In the Test Center lab, the Modular Server was an eye-opener. Not only were its throughput and performance strong, but its thermal management, efficiency and IT management console meant collapsing administrative costs and overhead while eliminating--instead of adding--complexity. Had Intel opted for providing the channel with a stripped-down blade server platform, everybody would have missed a great opportunity. Intel made a tougher choice, but an innovative one, to everybody's benefit.

Then there's the Atom, Intel's new brand targeted primarily at smaller devices like handhelds and, now, the emerging segment of netbooks. Because of its design, the Atom makes longer battery life possible and smaller devices run cooler. So far, testing in the Test Center labs has affirmed those claims, as has the market at large.

Manufacturers ranging from Hewlett-Packard Co. to Dell Inc. to AsusTek Computer Inc. are now trumpeting their ultramobile PCs and netbooks to a waiting market.

While the Atom CPUs aren't really capable of multitasking or performing higher-end functions like with the broader dual-core and quad-core parts of Intel's lineup, they can provide just enough horsepower for single-function or single-tasking devices.
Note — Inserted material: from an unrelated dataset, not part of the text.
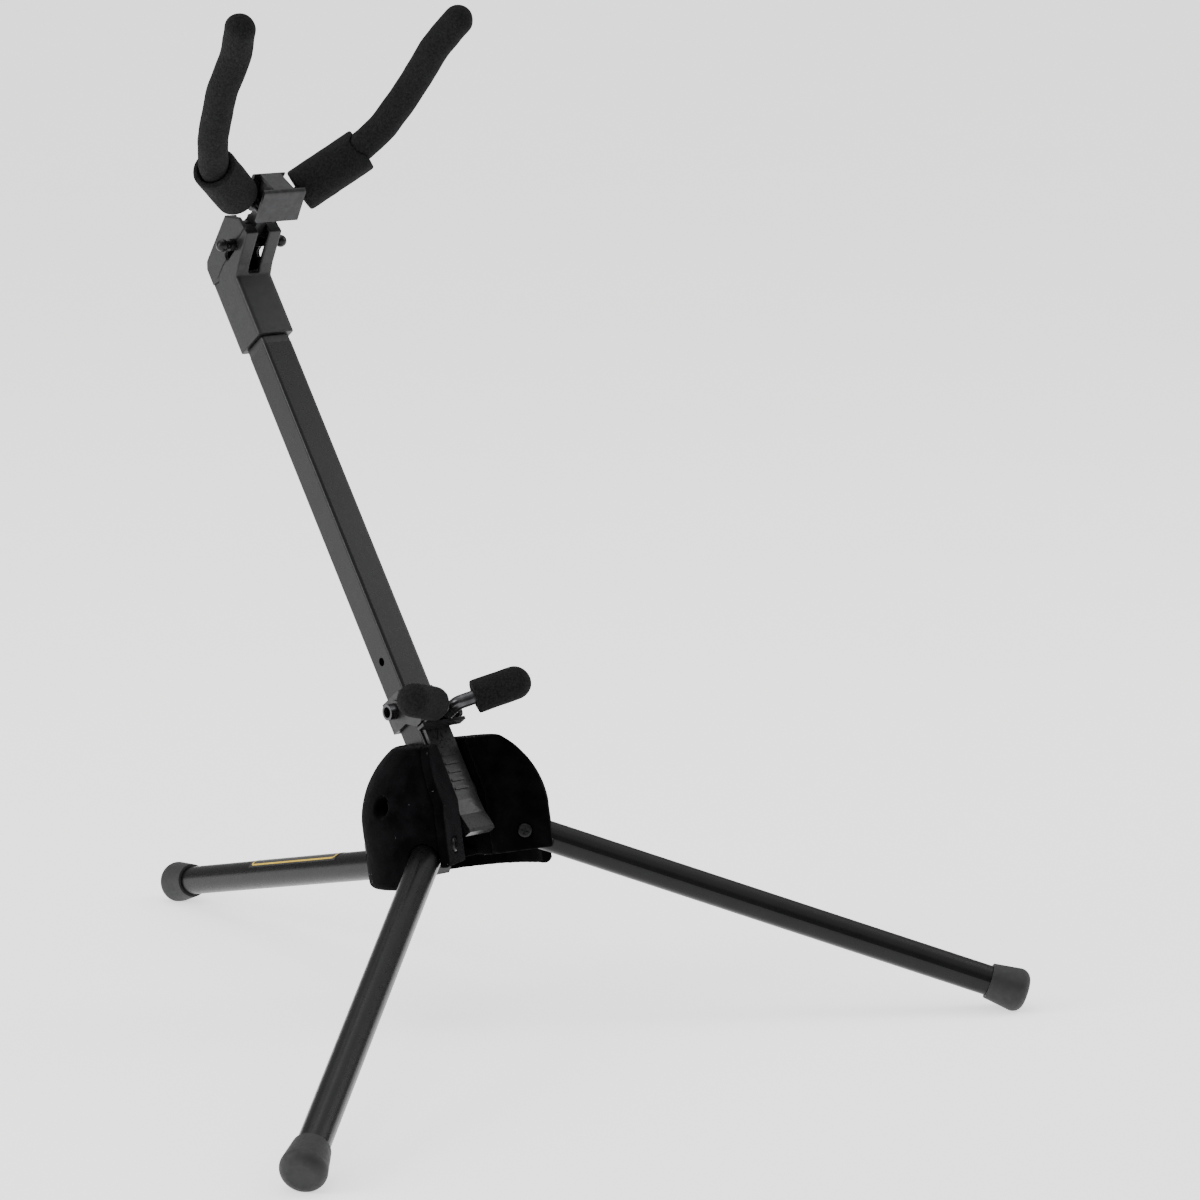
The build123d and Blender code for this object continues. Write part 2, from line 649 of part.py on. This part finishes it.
def lower_fork():
    """Two side plates joined below the mast's front by a strip that carries the pegs."""
    profile = [
        (AXLE.Y + 1.8, AXLE.Z + 4.2), (-16.0, 39.6), (-16.0, 34.6), (-11.0, 34.6),
        (AXLE.Y + 1.8, AXLE.Z - 4.2),
    ]
    plates = side_plate(profile, 9.5, 11.2)
    plates = fillet(plates.edges().filter_by(Axis.X), 1.8)
    plates += cross_rod(AXLE, 4.9, 9.5, 11.2)
    plates += flip(plates)
    plates += block((-11.2, 11.2), (-16.0, -11.0), (PEG_Z - PEG_R - 1.4, PEG_Z - PEG_R - 0.02))
    return plates - cross_rod(AXLE, AXLE_R + CLEAR, -20, 20)


def peg_line():
    """Bend and tip of the right peg's rod."""
    return Vector(3.6, -24.5, PEG_Z), Vector(26.6, -37.1, PEG_Z - 0.2)


def peg_rod():
    bend, tip = peg_line()
    path = FilletPolyline((3.6, -11.6, PEG_Z), bend, tip, radius=4)
    return round_sweep(path, PEG_R)


def peg_foam():
    bend, tip = peg_line()
    along = (tip - bend).normalized()
    start = tip - along * 18.3
    foam = rod(start, tip, PEG_FOAM_R) + Pos(*tip) * Sphere(PEG_FOAM_R)
    return foam - rod(start - along, tip + along * 0.02, PEG_R + 0.02)


# Export -------------------------------------------------------------------------------------
def pair(name, right):
    return {f"{name}_right": right, f"{name}_left": flip(right)}


def build():
    nodes = {}
    half, cover = hub_right()
    bolt_holes = mast_bolt_holes() + rear_bolt_holes()
    nodes["hub_half_right"] = place(half - bolt_holes, HUB)
    nodes["hub_half_left"] = place(flip(half) - bolt_holes, HUB)
    nodes.update(pair("hub_cover", place(cover, HUB)))
    for maker in (hub_spine, leg_pivot_screws, mast_pivot_bolt, mast_pivot_nut, mast_washers,
                  rear_pivot_bolt, rear_pivot_nut):
        nodes[maker.__name__] = place(maker(), HUB)
    tube, knuckle, cap = front_leg()
    nodes.update(pair("front_leg_tube", tube))
    nodes.update(pair("front_leg_knuckle", knuckle))
    nodes.update(pair("front_foot", cap))
    names = ("rear_leg_tube", "rear_leg_knuckle", "rear_foot", "leg_label")
    nodes.update(zip(names, rear_leg()))
    for maker in (mast_tube, mast_foot_plug, mast_bush, latch, mast_inner, inner_glide, head_body,
                  lock_pin, tilt_pin, tilt_spacers, yoke_stem, lower_bracket, lower_axle, lower_fork):
        nodes[maker.__name__] = place(maker(), MAST)
    left, right = head_sides()
    nodes["head_cover_left"] = place(head_cover(left), MAST)
    nodes["head_cover_right"] = place(head_cover(right), MAST)
    for maker in (yoke_channel, yoke_block, arm_pivots):
        nodes[maker.__name__] = place(maker(), YOKE)
    for maker in (arm_rod, arm_thin_foam):
        nodes.update(pair(maker.__name__, place(maker(), YOKE)))
    nodes["arm_thick_foam_right"] = place(arm_thick_foam(SLEEVE_EXTRA), YOKE)
    nodes["arm_thick_foam_left"] = flip(place(arm_thick_foam(0), YOKE))
    nodes.update(pair("peg_rod", place(peg_rod(), MAST)))
    nodes.update(pair("peg_foam", place(peg_foam(), MAST)))
    stem_room = nodes["yoke_stem"]
    nodes["yoke_block"] -= stem_room
    return nodes


os.makedirs("parts", exist_ok=True)
for name, shape in build().items():
    export_step(shape, f"parts/{name}.step")
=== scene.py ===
import json
import math
import random

import bmesh
import bpy
from mathutils import Matrix, Vector, noise


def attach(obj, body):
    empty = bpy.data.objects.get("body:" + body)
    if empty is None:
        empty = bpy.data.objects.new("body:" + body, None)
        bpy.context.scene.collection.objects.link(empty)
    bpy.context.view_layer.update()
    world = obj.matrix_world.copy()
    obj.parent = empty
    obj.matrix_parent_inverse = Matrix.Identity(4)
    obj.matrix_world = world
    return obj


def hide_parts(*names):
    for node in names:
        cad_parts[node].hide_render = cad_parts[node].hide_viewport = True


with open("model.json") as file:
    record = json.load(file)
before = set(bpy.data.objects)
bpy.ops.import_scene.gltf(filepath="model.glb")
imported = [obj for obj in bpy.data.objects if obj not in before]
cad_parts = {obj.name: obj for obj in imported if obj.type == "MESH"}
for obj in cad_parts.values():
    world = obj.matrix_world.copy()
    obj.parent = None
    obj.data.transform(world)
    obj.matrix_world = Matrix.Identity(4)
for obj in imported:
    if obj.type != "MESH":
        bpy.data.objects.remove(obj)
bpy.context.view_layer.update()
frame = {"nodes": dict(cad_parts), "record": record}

# Folding saxophone stand: looks. Metres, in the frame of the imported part.
MM = 0.001

CAMERA_PLACE = Vector((-0.9957, -1.3780, 0.5125))
CAMERA_LOOK = Vector((0.6123, 0.7662, -0.1949))
CAMERA_LENS = 120.0
SENSOR_WIDTH = 36.0

HUB_CENTRE = Vector((0, -31.5, 89.8)) * MM
HUB_TILT = math.radians(11.54)
REAR_START = Vector((0, 31.0, -24.3)) * MM
REAR_END = Vector((0, 236.1, -35.5)) * MM
LEG_R = 6.6 * MM
LABEL_FROM = 59.0 * MM
LABEL_TO = 131.0 * MM
LABEL_HALF_ANGLE = math.radians(52)

NODES = frame["nodes"]
BODY_OF = {node: body for body, members in frame["record"]["behaviour"]["bodies"].items()
           for node in members}
SLOT_OF = {part["node"]: part["material_slot"] for part in frame["record"]["subparts"]}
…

As 2008 comes to an end, manufacturers are beginning to signal that we will see the emergence of appliances and network devices that deploy Atom chips to reach new levels of efficiency and cost-competitiveness.

We can't overlook Intel's Core 2 quad lineup of CPUs with four cores, either. Though officially launched last year, Intel has come to market with increasingly lower-cost, four-core processors that, when combined with 3 GB or 4 GB of memory, manage to overcome many of the performance hurdles that VARs and system builders have faced with Microsoft Corp.'s Windows Vista operating system for desktops.

For anything, or anyone, to save an operating system that many considered dead on arrival for business in the channel, an award is really in order. For Intel this year, that means providing it with the Innovator of the Year title.